In response to J.F. Sebastian's comment:
Suppose that instead of a universal memoization repository, we consider a factorial repository. And it won't hold the results for all possible inputs. Rather it will be limited to results from 1
to N!
Now it's easy to see that any computer that did factorials would benefit from looking up the result rather than doing the calculation. Even for calculating (N+1)!
the lookup would be a huge win since that calculation would reduce to N!(N+1)
.
Now to make this "better" algorithm worse, we could either increase N or increase the number of computers using the repository.

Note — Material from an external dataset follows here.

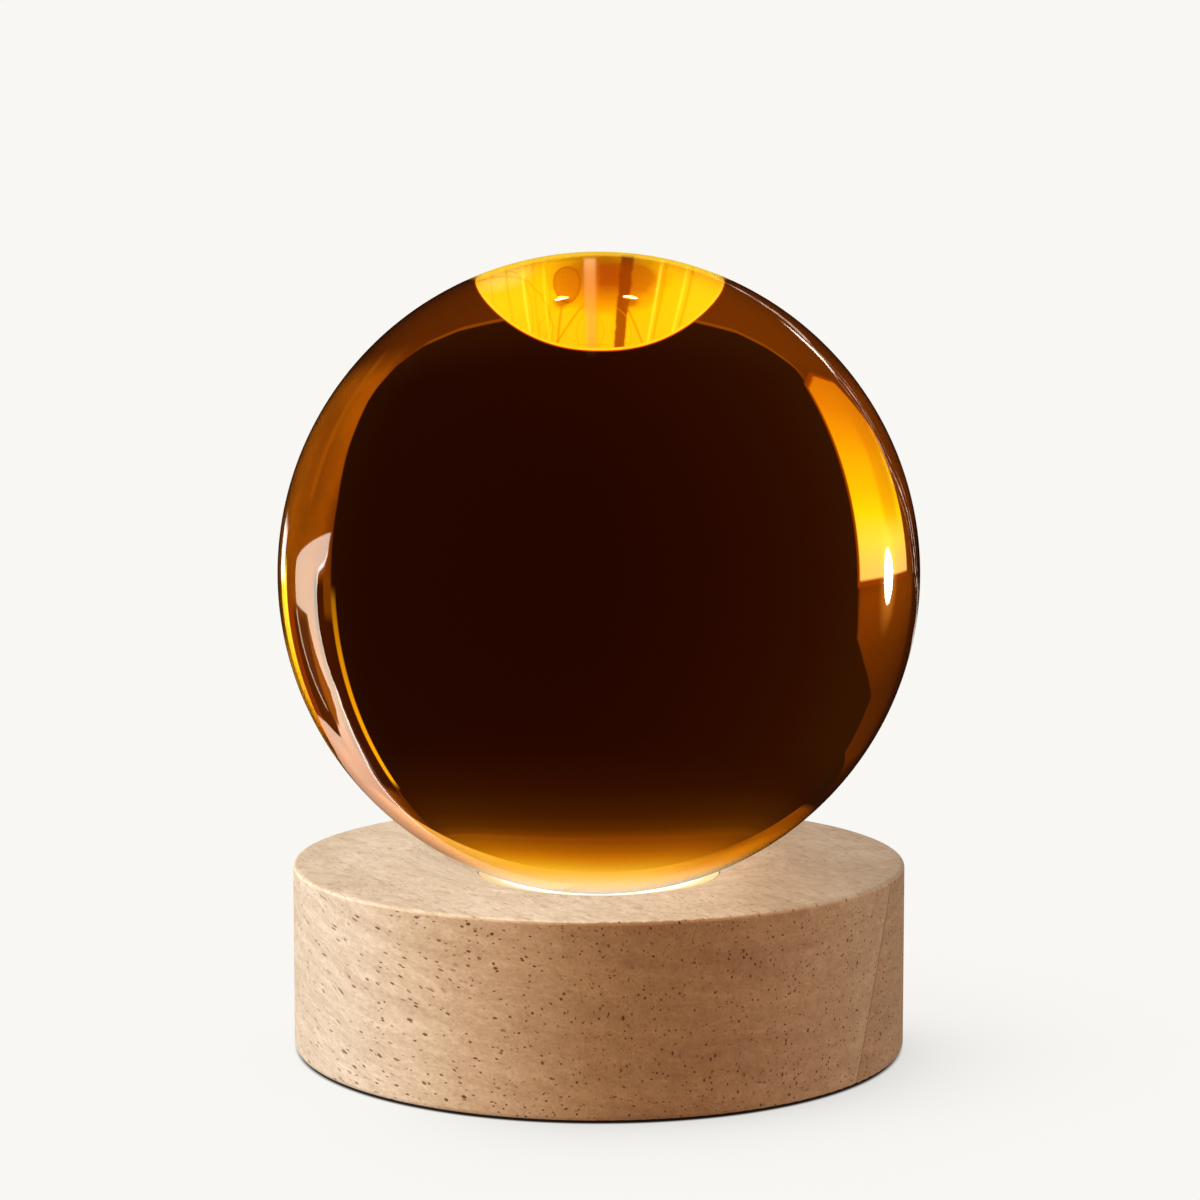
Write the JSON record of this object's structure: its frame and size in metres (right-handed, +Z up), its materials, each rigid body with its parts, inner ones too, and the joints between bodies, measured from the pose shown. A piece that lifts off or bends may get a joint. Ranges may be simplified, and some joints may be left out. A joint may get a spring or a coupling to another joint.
{
  "type": "crystal ball lamp",
  "caption": "Amber glass ball standing in the lit, dished top of a low round wooden base, with a power inlet and a push button at the rear.",
  "frame": {"origin": "centre of the foam pad's underside, on the surface the lamp stands on", "axes": "+Z up through the middle of the ball; -Y is the front that the picture shows; +Y is the rear, with the power inlet and the push button"},
  "size_m": [0.06, 0.06, 0.0745],
  "materials": {
    "amber_glass": "polished amber glass",
    "pale_wood": "fine sanded, bare",
    "frosted_window": "frosted moulding, warm light under it",
    "board_white": "white solder mask",
    "board_green": "green solder mask",
    "led_white": "moulded white",
    "led_phosphor": "warm yellow resin",
    "resistor_black": "dark ceramic body",
    "screw_steel": "zinc plated",
    "plate_black": "fine textured",
    "socket_steel": "nickel plated, drawn",
    "tongue_black": "moulded",
    "contact_gold": "gold plated",
    "button_grey": "satin",
    "switch_black": "moulded",
    "plunger_red": "moulded",
    "spring_steel": "drawn wire",
    "chip_black": "moulded",
    "leg_tin": "tin plated",
    "passive_brown": "ceramic",
    "lead_red": "soft insulation",
    "lead_black": "soft insulation",
    "solder": "bright",
    "cover_black": "fine textured",
    "pad_foam": "dense foam"
  },
  "bodies": {
    "base": {"wood_base": "pale_wood", "light_window": "frosted_window", "light_board": "board_white", "led_packages": "led_white", "led_phosphors": "led_phosphor", "led_resistors": "resistor_black", "board_screws": "screw_steel", "inlet_plate": "plate_black", "inlet_board": "board_green", "usb_shell": "socket_steel", "usb_tongue": "tongue_black", "usb_contacts": "contact_gold", "switch_body": "switch_black", "button_spring": "spring_steel", "controller_chip": "chip_black", "chip_legs": "leg_tin", "inlet_passives": "passive_brown", "lead_positive": "lead_red", "lead_negative": "lead_black", "solder_joints": "solder", "bottom_cover": "cover_black", "cover_screws": "screw_steel", "foam_pad": "pad_foam"},
    "ball": {"crystal_ball": "amber_glass"},
    "button": {"button_cap": "button_grey", "switch_plunger": "plunger_red"}
  },
  "joints": [
    {"name": "ball_lift", "type": "slide", "parent": "base", "child": "ball", "axis": [0, 0, 1], "range_m": [0, 0.06]},
    {"name": "button_press", "type": "slide", "parent": "base", "child": "button", "axis": [0, -1, 0], "range_m": [0, 0.0008], "stiffness_N_per_m": 900, "springref_m": -0.0012, "deforming": ["button_spring"]}
  ]
}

But I'm probably not understanding some subtlety of the question. They way I'm thinking of it, I keep coming up with examples that scale well until they don't.
Coppersmith–Winograd algorithm for square matrix multiplication. Its time complexity is O(n2.376) vs. O(n3) of a naive multiplication algorithm or vs. O(n2.807) for Strassen algorithm.
From the wikipedia article:
However, unlike the Strassen algorithm, it is not used in practice because it only provides an advantage for matrices so large that they cannot be processed by modern hardware (Robinson 2005).
Iterative Deepening
When compared to a trivial depth-first search augmented with alpha-beta pruning an iterative deepening search used in conjunction with a poor (or non-existent) branch ordering heuristic would result in many more nodes being scanned. However, when a good branch ordering heuristic is used a significant portion of the tree is eliminated due to the enhanced effect of the alpha-beta pruning. A second advantage unrelated to time or space complexity is that a guess of the solution over the problem domain is established early and that guess gets refined as the search progresses. It is this second advantage that makes it so appealing in many problem domains.
The Spaghetti sort is better than any other sorting algorithm in that it is O(n) to set up, O(1) to execute and O(n) to extract the sorted data. It accomplishes all of this in O(n) space complexity. (Overall performance: O(n) in time and space both.) Yet, for some strange (obvious) reason, nobody uses it for anything at all, preferring the far inferior O(nlogn) algorithms and their ilk.